FESSLER: That's Kait Gillis, spokeswoman for Pennsylvania's Department of Public Welfare. The state's Republican governor, Tom Corbett, last week said he would spend the extra $8 million in heating aid this year required to protect $300 million in food stamps for state residents. Since it's all federal money, Gillis says it's kind of a win-win for the state.

GILLIS: That $300 million that the individuals receive through SNAP assistance is then spent in Pennsylvania.

FESSLER: Other states have come to the same conclusion - erasing most of the savings that Congress hoped to achieve. In recent days, the governors of New York, Connecticut, Rhode Island, Oregon and Montana have all announced that they too will avoid the food stamp cuts.

Washington, D.C. is planning to do the same. And the head of Vermont's Department of Children and Families, Dave Yacovone, told Vermont Public Radio he hopes to preserve $6 million in food stamps, in part because Congress also trimmed benefits last year.

DAVE YACOVONE: This is real important because, if we don't make this change, that's on top of an actual $10 million reduction.

FESSLER: The response from Congress?
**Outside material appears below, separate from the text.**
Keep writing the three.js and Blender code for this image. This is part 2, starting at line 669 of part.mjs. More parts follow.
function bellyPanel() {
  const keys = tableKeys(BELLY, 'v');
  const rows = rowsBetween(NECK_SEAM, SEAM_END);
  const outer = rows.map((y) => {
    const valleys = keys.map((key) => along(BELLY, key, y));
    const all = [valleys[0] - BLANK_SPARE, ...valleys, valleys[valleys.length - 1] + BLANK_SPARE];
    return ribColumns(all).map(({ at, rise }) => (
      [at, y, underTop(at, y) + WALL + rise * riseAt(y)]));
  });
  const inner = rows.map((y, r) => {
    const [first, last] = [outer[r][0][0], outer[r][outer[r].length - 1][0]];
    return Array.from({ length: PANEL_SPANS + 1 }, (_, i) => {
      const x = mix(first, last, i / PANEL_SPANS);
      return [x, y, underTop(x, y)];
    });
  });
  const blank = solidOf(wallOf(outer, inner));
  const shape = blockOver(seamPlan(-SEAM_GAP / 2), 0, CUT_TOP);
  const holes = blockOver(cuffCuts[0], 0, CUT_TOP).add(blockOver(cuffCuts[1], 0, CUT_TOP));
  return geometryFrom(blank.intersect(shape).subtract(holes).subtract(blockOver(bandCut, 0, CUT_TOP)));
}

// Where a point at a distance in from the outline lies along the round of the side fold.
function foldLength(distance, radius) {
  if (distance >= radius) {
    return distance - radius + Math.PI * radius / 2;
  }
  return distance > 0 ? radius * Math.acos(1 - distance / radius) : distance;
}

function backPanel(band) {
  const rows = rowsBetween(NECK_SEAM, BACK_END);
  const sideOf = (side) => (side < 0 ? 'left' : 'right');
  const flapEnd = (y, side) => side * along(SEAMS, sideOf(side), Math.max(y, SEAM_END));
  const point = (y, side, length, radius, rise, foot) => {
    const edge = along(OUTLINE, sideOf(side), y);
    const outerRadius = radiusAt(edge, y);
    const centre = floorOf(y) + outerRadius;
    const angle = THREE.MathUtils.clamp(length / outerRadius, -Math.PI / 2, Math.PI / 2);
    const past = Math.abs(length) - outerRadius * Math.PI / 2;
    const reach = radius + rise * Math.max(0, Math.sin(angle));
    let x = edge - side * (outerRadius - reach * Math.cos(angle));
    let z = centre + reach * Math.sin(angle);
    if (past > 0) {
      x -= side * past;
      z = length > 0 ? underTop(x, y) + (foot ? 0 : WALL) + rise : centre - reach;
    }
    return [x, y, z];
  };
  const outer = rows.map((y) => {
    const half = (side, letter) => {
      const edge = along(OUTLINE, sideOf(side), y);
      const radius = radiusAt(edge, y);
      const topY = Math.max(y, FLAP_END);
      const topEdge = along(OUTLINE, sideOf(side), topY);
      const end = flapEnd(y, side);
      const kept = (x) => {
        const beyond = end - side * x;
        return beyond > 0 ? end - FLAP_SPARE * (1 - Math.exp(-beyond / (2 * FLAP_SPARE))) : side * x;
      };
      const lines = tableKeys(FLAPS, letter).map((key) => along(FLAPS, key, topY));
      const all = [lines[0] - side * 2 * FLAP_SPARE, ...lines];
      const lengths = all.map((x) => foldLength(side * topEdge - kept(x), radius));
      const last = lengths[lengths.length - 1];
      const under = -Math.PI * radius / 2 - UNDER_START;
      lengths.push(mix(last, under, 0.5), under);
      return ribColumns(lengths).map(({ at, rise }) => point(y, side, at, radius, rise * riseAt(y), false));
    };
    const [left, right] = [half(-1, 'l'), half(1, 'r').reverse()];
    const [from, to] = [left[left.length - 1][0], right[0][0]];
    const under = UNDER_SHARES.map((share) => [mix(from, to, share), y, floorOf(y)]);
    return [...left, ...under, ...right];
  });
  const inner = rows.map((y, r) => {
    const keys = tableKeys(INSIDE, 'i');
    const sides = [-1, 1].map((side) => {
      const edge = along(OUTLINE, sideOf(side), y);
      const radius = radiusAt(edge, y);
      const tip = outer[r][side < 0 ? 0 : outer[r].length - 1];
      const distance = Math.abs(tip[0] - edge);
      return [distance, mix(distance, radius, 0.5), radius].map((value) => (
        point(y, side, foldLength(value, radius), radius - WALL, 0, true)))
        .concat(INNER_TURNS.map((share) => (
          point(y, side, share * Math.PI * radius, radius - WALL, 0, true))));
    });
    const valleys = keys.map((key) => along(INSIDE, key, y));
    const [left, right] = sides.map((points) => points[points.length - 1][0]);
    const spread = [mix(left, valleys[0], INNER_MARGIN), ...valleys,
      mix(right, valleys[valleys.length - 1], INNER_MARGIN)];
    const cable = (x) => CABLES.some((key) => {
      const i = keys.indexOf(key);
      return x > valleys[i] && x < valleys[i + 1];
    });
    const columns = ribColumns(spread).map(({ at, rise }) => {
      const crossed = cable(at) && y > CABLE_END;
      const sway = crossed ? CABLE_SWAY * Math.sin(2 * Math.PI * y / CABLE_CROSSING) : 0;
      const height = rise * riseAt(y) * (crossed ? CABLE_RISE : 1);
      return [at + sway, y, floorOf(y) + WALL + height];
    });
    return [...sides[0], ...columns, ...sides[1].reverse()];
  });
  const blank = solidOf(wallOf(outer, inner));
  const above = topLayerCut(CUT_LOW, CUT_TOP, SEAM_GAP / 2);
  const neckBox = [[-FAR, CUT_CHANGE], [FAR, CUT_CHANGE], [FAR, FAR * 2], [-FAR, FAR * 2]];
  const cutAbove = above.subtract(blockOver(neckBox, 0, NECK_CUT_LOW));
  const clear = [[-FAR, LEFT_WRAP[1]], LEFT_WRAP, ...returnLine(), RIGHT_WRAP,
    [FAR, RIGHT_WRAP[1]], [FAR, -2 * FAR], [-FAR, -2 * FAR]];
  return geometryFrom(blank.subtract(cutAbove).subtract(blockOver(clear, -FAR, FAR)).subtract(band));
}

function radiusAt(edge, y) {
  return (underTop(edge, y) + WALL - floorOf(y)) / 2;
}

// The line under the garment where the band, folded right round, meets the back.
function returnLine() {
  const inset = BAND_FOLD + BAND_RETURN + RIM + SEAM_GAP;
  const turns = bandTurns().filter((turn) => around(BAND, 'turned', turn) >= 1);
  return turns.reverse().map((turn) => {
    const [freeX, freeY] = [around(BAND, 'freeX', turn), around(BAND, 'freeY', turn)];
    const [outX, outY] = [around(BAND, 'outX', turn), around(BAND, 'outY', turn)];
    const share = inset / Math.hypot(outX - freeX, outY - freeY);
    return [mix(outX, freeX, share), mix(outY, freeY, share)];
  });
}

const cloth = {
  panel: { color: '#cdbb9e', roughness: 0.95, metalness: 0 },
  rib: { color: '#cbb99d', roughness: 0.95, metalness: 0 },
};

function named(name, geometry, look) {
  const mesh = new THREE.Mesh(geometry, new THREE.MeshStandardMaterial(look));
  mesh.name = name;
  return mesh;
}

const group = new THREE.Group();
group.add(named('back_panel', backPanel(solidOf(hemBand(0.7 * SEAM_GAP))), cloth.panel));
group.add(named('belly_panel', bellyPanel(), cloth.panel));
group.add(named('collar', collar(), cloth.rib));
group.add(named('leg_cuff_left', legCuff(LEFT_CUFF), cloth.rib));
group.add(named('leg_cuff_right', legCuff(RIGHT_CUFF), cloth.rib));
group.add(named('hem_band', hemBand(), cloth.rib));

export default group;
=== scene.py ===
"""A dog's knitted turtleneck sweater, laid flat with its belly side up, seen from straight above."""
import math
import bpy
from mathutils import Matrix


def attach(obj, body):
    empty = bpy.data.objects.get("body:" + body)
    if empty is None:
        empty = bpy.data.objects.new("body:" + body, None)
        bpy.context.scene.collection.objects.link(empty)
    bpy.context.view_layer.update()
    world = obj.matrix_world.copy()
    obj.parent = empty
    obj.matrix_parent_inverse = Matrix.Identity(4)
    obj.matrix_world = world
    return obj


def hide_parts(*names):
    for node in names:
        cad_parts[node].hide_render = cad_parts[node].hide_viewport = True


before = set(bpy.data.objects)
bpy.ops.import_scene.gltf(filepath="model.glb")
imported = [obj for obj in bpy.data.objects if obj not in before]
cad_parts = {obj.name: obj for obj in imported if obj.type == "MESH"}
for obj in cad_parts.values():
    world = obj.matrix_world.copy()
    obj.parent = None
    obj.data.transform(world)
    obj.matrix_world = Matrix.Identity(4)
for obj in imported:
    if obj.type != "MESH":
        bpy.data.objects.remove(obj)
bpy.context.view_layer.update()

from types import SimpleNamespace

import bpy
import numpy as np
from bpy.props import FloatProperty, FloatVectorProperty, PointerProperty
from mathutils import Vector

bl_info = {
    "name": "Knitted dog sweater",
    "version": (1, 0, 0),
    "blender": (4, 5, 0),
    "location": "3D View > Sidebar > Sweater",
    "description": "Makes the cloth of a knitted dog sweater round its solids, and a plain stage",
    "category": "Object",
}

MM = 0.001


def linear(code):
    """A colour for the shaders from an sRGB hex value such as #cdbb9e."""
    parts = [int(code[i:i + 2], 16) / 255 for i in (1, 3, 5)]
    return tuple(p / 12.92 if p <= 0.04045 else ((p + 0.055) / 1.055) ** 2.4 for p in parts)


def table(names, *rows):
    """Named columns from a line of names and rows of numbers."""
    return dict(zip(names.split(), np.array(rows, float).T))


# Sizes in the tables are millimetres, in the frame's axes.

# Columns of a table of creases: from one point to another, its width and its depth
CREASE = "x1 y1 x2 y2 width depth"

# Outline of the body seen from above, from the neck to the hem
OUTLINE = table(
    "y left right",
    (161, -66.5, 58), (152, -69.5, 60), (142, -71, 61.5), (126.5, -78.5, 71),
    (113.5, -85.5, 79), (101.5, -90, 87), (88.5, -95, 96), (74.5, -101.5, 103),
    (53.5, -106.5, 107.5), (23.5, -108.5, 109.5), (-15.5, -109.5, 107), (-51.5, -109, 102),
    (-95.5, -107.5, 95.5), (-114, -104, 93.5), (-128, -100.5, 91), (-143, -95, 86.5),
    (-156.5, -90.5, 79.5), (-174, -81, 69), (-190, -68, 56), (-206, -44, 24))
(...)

House Speaker John Boehner made clear to reporters yesterday that he for one is not happy.

REP. JOHN BOEHNER: States have found ways to cheat once again on signing up people for food stamps. And so I would hope that the House would act to try to stop this cheating and this fraud from continuing.
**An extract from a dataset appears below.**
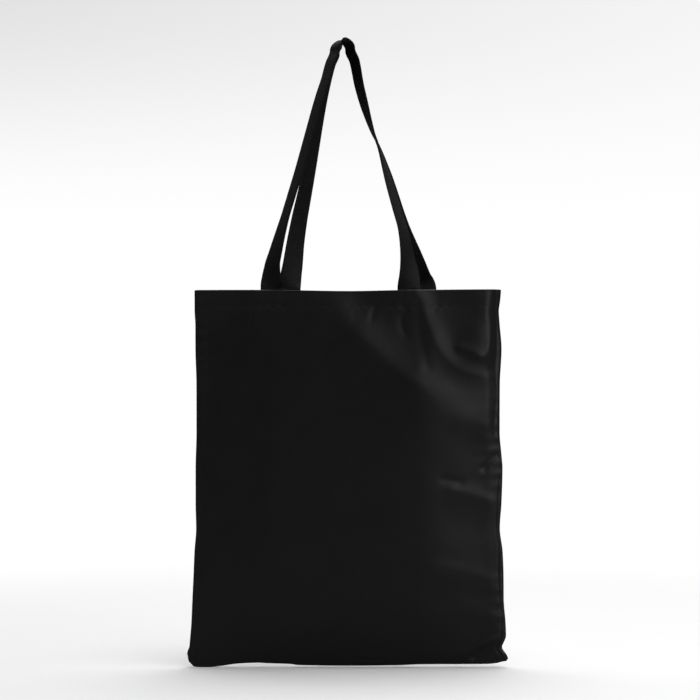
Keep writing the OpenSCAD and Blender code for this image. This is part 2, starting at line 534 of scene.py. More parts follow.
@dataclass(frozen=True)
class SatinFinish:
    """Black polyester satin: a fine even weave with a soft sheen and small crinkles.

    Args:
        name: The material's name.
        dark: The level of the darkest dye.
        light: The level of the lightest dye.
        painted_highlight_level: The level of the rubbed fold at the mouth and along the foot.
        gloss: The roughness where the cloth is smoothest.
        dull: The roughness where it is least smooth.
        shine: The strength of its gloss.
        patch_scale: How many patches of uneven dye there are to a metre.
        crinkle_scale: How many soft crinkles to a metre.
        crease_scale: How many fine creases to a metre.
        weave_pitch: From one yarn to the next.
        weave_height: How far the yarns stand out.
        crinkle_height: How far the crinkles stand out.
        mouth: The height of the mouth's fold.
    """

    name: str = "black_satin"
    dark: float = 0.0080
    light: float = 0.0112
    painted_highlight_level: float = 0.026
    gloss: float = 0.31
    dull: float = 0.37
    shine: float = 0.30
    patch_scale: float = 26.0
    crinkle_scale: float = 70.0
    crease_scale: float = 230.0
    weave_pitch: float = 0.45 * MM
    weave_height: float = 0.006 * MM
    crinkle_height: float = 0.10 * MM
    mouth: float = 0.420

    def make(self) -> bpy.types.Material:
        """Builds the material's nodes.

        Returns:
            The finished material.
        """
        material, shader = new_material(self.name)
        x, _, z, place = shader.object_place()
        turns = 2.0 * math.pi / self.weave_pitch
        warp = (x * turns).sine()
        weft = (z * turns).sine()
        slubs = shader.cloudy(shader.together(x * 30.0, 0.0, z * 1400.0), 1.0, 1.0)
        streaks = shader.cloudy(shader.together(x * 1100.0, 0.0, z * 22.0), 1.0, 1.0)
        patches = shader.cloudy(place, self.patch_scale, 3.0)
        crinkles = shader.cloudy(place, self.crinkle_scale)
        creases = shader.cloudy(place, self.crease_scale)
        height = (
            warp * weft * self.weave_height
            + crinkles * self.crinkle_height
            + creases * (self.crinkle_height * 0.16)
            + (slubs + streaks) * (self.weave_height * 0.8)
        )
        tone = patches * 0.45 + slubs * 0.3 + streaks * 0.25
        plain = shader.between(tone.step(0.25, 0.75), dyed(self.dark, -0.02), dyed(self.light, 0.01))
        # Painted highlight: a lighter dye in a thin band at the mouth's fold and along the foot, broken up by
        # the slubs, stands in for light catching the rolled mouth and for the floor's bounce light on the
        # foot.
        edge = (z - self.mouth).size().step(2.2 * MM, 0.4 * MM)
        foot = z.size().step(5.0 * MM, 0.5 * MM)
        painted_highlight_mask = edge.top(foot * 0.7) * slubs.step(0.3, 0.8)
        shader.surface(
            {
                "Base Color": shader.between(painted_highlight_mask, plain, dyed(self.painted_highlight_level)),
                "Roughness": self.gloss + patches * (self.dull - self.gloss) + slubs * 0.04,
                "Specular IOR Level": self.shine,
                "Normal": shader.bumped(height),
            }
        )
        return material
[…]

FESSLER: But whether Congress will act isn't clear. It took years for the House and Senate to agree on even these cuts. Republicans want much larger reductions in the food stamp program.

Needless to say, anti-hunger advocates are thrilled by what's going on. Jim Weill, president of the Food Research and Action Center, says the debate over whether states are exploiting a loophole misses the bigger issue.

JIM WEILL: Food stamps are not enough to get the vast majority of recipients through the month. The farm bill should have had a debate about how to improve benefits, not how to cut benefits.

FESSLER: Now he hopes additional states will use Heat and Eat to boost food stamp benefits even more.